Entonces mamá nos llevaba al Moderno Cubano. Era una gran dulcería un poco oscura, silenciosa, con un patio central en el que se sorprendía a veces el pasar apresurado de un apetitoso delantal muy limpio, coronado por un gran gorro blanco.
Había un olor delicioso a vainilla, almíbar, chocolate. Allí no había nada de lujo, fuera de la mercancía exquisita que vendía la tienda. Las mesas eran muy sencillas, con mantelitos blancos y sillas de rejilla. Dos grandes ventiladores de aspas en el techo y una estantería de cristal que ocupaba todo el largo del único salón.
Pero detrás de aquellos cristales se exhibían las mejores marcas europeas de bombones, pralines, galleticas y bizcochos, caramelos, compotas, almendras garrapiñadas, marrons glaces, caviar, pate de foie gras.
Aquellos saquitos de bombones franceses, del más tierno terciopelo con letras doradas, aquellos cartuchos altos de cartulina brillante que se llamaban estuche y tenían en la tapa una liguita con una perla ensartada.
Aquellas grandes cajas de «fondants» de todos los colores, que semejaban pétalos de flores de seda y terciopelo y tenían adentro en la tapa un espejo biselado, y que duraban toda una vida, mucho tiempo después que se habían olvidado los bombones.
En las modestas mesitas del Moderno Cubano servían unos biscuits glaces que vale la pena tener ya sesenta años para haberlos comido. Era un helado cremoso, tan fino y tan exquisito que ni lo sospechan siquiera las modernas generaciones, resignadas al timo de los batidos y los «frozens». Había, además, toda clase de duIces finos y pastelería francesa.
La Habana elegante
Era la época en que las tiendas de La Habana se cerraban después de las nueve de la noche, en que los dependientes del comercio, españoles sin excepcion, permanecían de guardia en sus comercios sentados a la puerta de las tiendas jugando al tute y a la brisca.
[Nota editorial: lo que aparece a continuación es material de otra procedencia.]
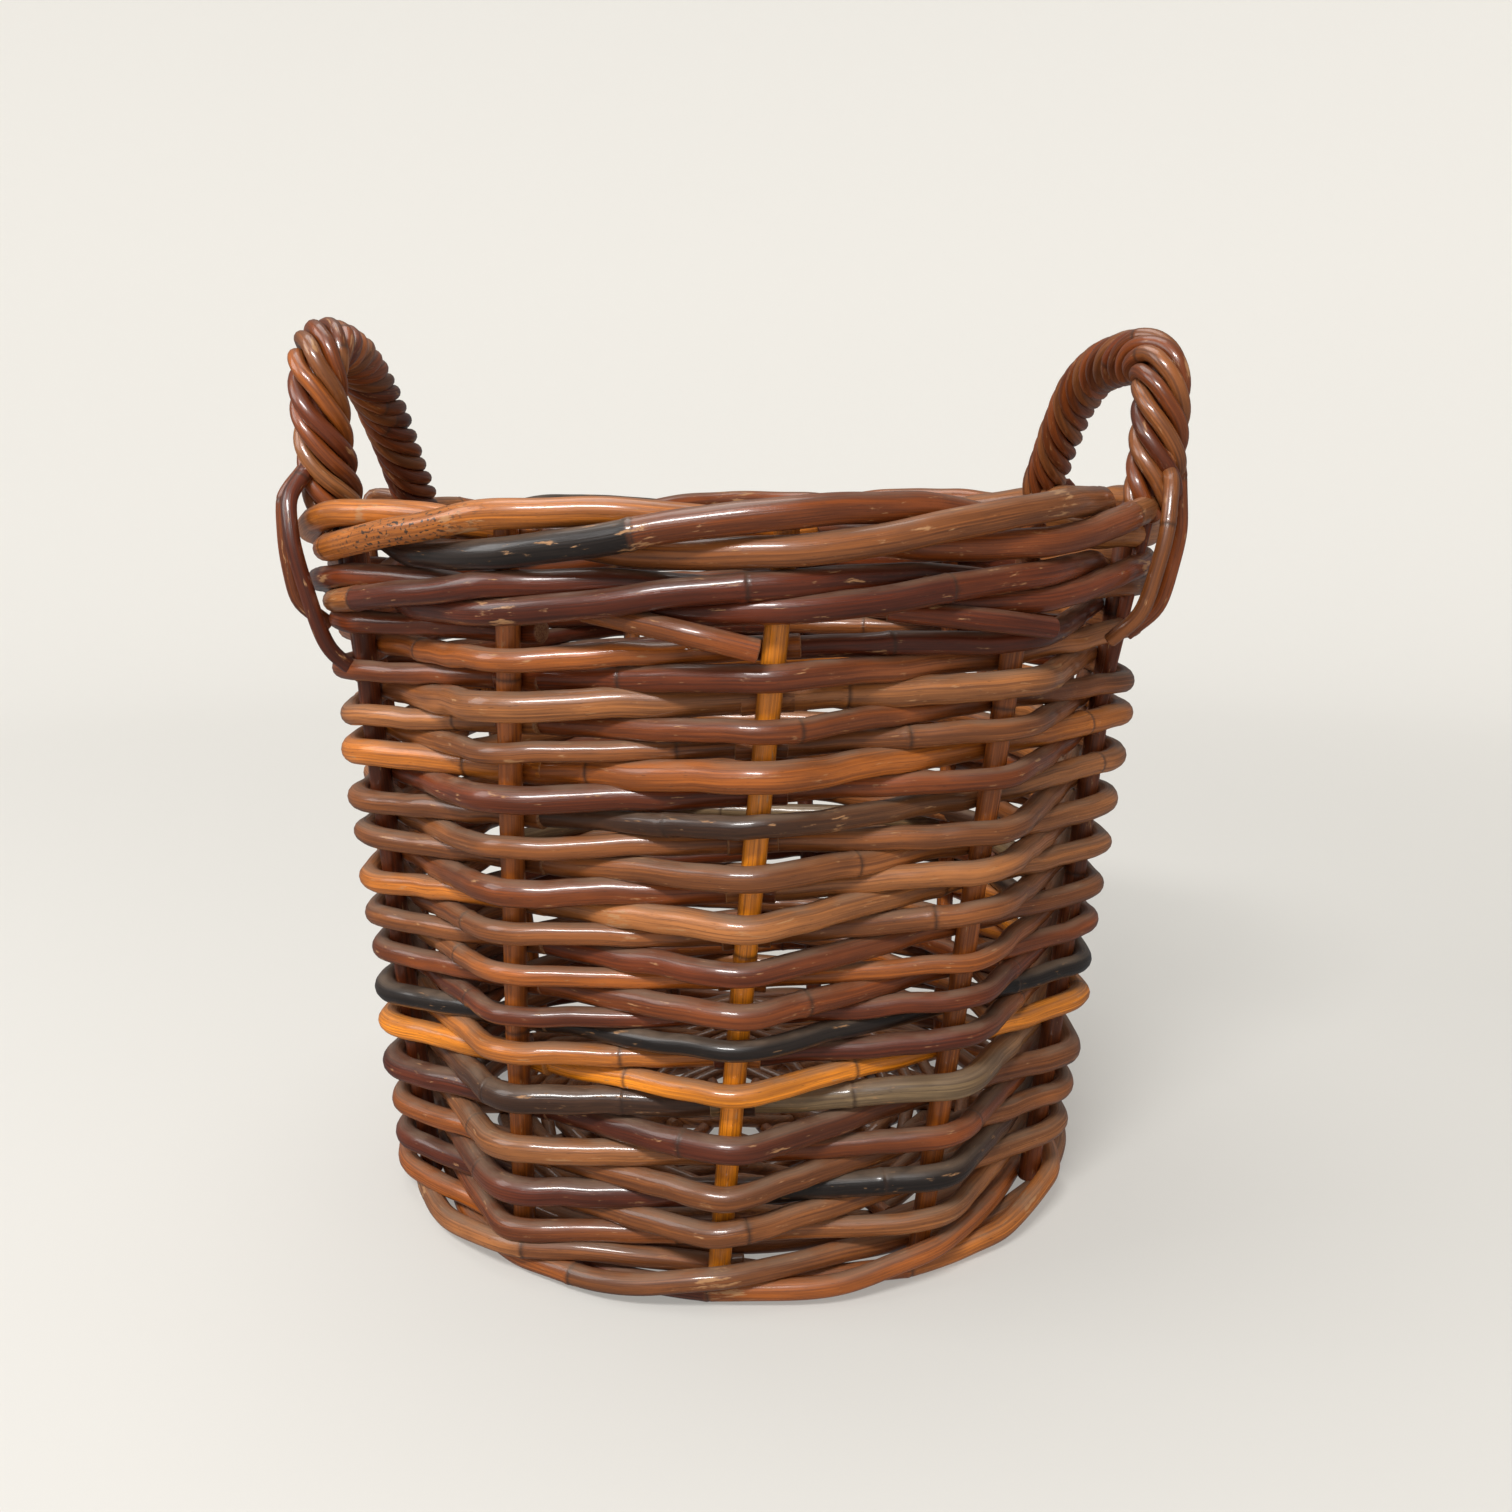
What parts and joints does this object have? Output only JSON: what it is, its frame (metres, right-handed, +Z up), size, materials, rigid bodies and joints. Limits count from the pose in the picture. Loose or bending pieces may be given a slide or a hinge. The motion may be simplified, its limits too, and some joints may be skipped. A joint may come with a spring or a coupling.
{
  "type": "wicker log basket",
  "caption": "Round, slightly tapered log basket of varnished whole cane on upright stakes, with waled rim and foot and two roped side handles.",
  "frame": {"origin": "on the floor, under the middle of the basket", "axes": "+Z up; -Y is the front; the handles stand at the left (-X) and right (+X)"},
  "size_m": [0.4292, 0.4272, 0.4349],
  "materials": {
    "stake_cane": "gloss",
    "weaver_cane": "gloss",
    "wale_cane": "gloss",
    "border_cane": "gloss",
    "foot_cane": "gloss",
    "base_cane": "gloss",
    "handle_cane": "gloss"
  },
  "bodies": {
    "root": {"base_binding": "base_cane", "base_hoop": "base_cane", "base_pierced_sticks": "base_cane", "base_threaded_sticks": "base_cane", "base_weavers": "base_cane", "border_1": "border_cane", "border_2": "border_cane", "border_3": "border_cane", "foot_wale_1": "foot_cane", "foot_wale_2": "foot_cane", "foot_wale_3": "foot_cane", "left_handle_core": "handle_cane", "left_handle_strands": "handle_cane", "left_handle_ties": "handle_cane", "right_handle_core": "handle_cane", "right_handle_strands": "handle_cane", "right_handle_ties": "handle_cane", "stake_01": "stake_cane", "stake_02": "stake_cane", "stake_03": "stake_cane", "stake_04": "stake_cane", "stake_05": "stake_cane", "stake_06": "stake_cane", "stake_07": "stake_cane", "stake_08": "stake_cane", "stake_09": "stake_cane", "stake_10": "stake_cane", "stake_11": "stake_cane", "upper_wale_1": "wale_cane", "upper_wale_2": "wale_cane", "upper_wale_3": "wale_cane", "wale_tail_ends": "wale_cane", "weaver_01": "weaver_cane", "weaver_02": "weaver_cane", "weaver_03": "weaver_cane", "weaver_04": "weaver_cane", "weaver_05": "weaver_cane", "weaver_06": "weaver_cane", "weaver_07": "weaver_cane", "weaver_08": "weaver_cane", "weaver_09": "weaver_cane", "weaver_10": "weaver_cane", "weaver_11": "weaver_cane", "weaver_12": "weaver_cane", "weaver_13": "weaver_cane", "weaver_14": "weaver_cane", "weaver_15": "weaver_cane", "weaver_16": "weaver_cane", "weaver_17": "weaver_cane", "weaver_18": "weaver_cane", "weaver_19": "weaver_cane", "weaver_20": "weaver_cane", "weaver_21": "weaver_cane", "weaver_22": "weaver_cane", "weaver_23": "weaver_cane", "weaver_24": "weaver_cane", "weaver_25": "weaver_cane", "weaver_26": "weaver_cane", "weaver_27": "weaver_cane"}
  },
  "joints": []
}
En que las señoras no se bajaban de los coches y se hacían traer después a la casa toda la tienda. En las raras ocasiones en que se bajaban, comprar era un placer reposado y lento, se escogía con calma, los paquetes se envolvían parsimoniosamente por los dueños, que atendían personalmente a sus clientes; los envolvían con muchas vueltas de cordel y luego les ponían un gancho con agarraderas de madera, que hacía muy fácil el llevarlos; los que se llevaban las clientas, que casi todo se enviaba a las casas esa misma noche, en un coche de alquiler, confiados a muchachones ambiciosos que acababan de llegar de la Península y que muy tarde volvían a dormir en un catre en la trastienda donde almorzaban y comían, y trabajaban dieciocho horas diarias.
Las calles comerciales de La Habana elegante eran Obispo y O’Reilly; Mercaderes, Oficios, Muralla, solamente para el comercio al por mayor.
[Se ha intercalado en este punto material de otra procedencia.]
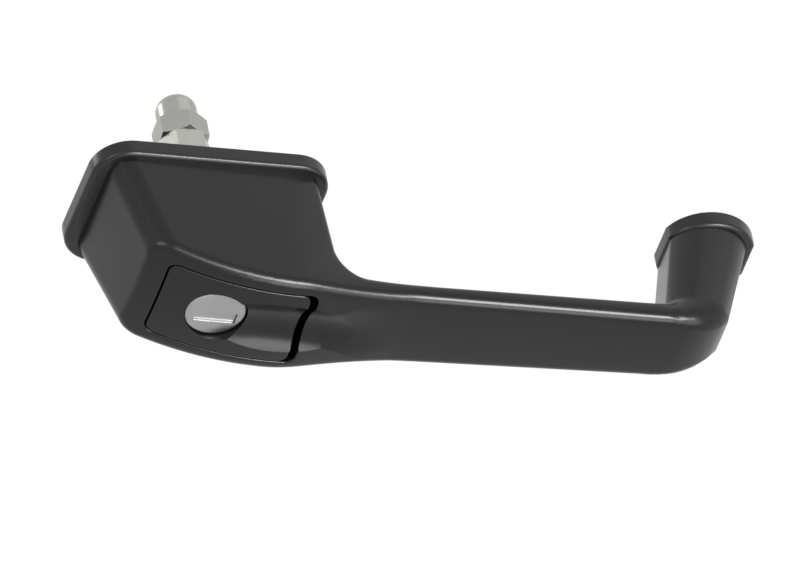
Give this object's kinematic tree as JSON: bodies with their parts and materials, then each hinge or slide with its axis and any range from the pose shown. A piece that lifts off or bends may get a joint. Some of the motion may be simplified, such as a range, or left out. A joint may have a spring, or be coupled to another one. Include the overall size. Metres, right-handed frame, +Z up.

Nadie hubiera soñado en comprar nada en Galiano, apenas en San Rafael, donde las únicas casas elegantes eran la joyería La Acacia, la muebleria Borbolla y el néctar soda El Decano, que estaba ya funcionando cuando mi padre vino a estudiar en el año 1878.
Los únicos comercios, fuera de las modistas, que yo recuerdo en esa época en manos de mujeres, eran la sombrerería de las hermanas Tapie y la paragüería y abaniquería Galathea, de Noelie y Carolina.
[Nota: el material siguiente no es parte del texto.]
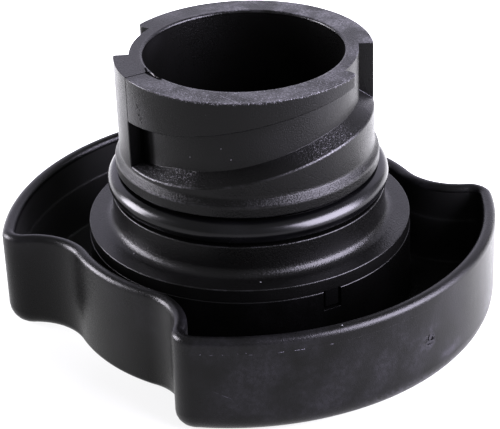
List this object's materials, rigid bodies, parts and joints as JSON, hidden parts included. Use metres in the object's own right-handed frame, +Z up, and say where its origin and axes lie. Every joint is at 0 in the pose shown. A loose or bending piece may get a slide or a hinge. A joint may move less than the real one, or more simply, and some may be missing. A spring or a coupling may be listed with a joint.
{
  "type": "oil filler cap",
  "caption": "Twist-on oil filler cap shown on its head: winged plastic grip shell with a blind bayonet neck, helical tracks and a rubber sealing ring.",
  "frame": {"origin": "centre of the face the cap rests on when it stands on its head, on the neck axis", "axes": "+Z up along the neck, towards the end that goes into the engine; +X through the middle of a grip lobe"},
  "size_m": [0.081, 0.0688, 0.0466],
  "materials": {
    "grip_plastic": "satin moulded black",
    "neck_plastic": "satin moulded black",
    "seal_rubber": "smooth, slightly shiny"
  },
  "bodies": {
    "root": {"grip_shell": "grip_plastic", "bayonet_neck": "neck_plastic", "seal_ring": "seal_rubber"}
  },
  "joints": []
}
Nuestros largos viajes a La Habana terminaban muy tarde, cuando el brusco crepúsculo criollo dejaba paso a la dulce noche y las niñas empezábamos a adormecemos pegadas a la madre, Eugenio, incansable, siempre encaramado en el pescante al lado del cochero.
Una noche fuimos al Potro Andaluz, que estaba en la calle de la Muralla o en la de Teniente Rey, y que era para nosotros otro lugar de delicias, porque tenía un caballo de madera enjaezado y un mono vestido de palafrenero, además de monturas de todos los tipos, arreos, fustas, largas fustas que tenían su modo personal de restallar, badanas, raquetas, mantas, todo el arsenal de caballeriza que tanto nos gustaba.
Por supuesto que a mi madre no se Ie hubiera ocurrido nunca bajarse en una talabartería, eso hubiera sido como entrar en una bodega o comer en un restaurante. Caminar por las aceras, ni por pienso, ella le llamaba a eso «chapalear las calles», y una de las cosas que la desorientaban en Ia modema educación que nos daba mi padre eran aquellas interminables caminatas por el Vedado y por La Habana Vieja.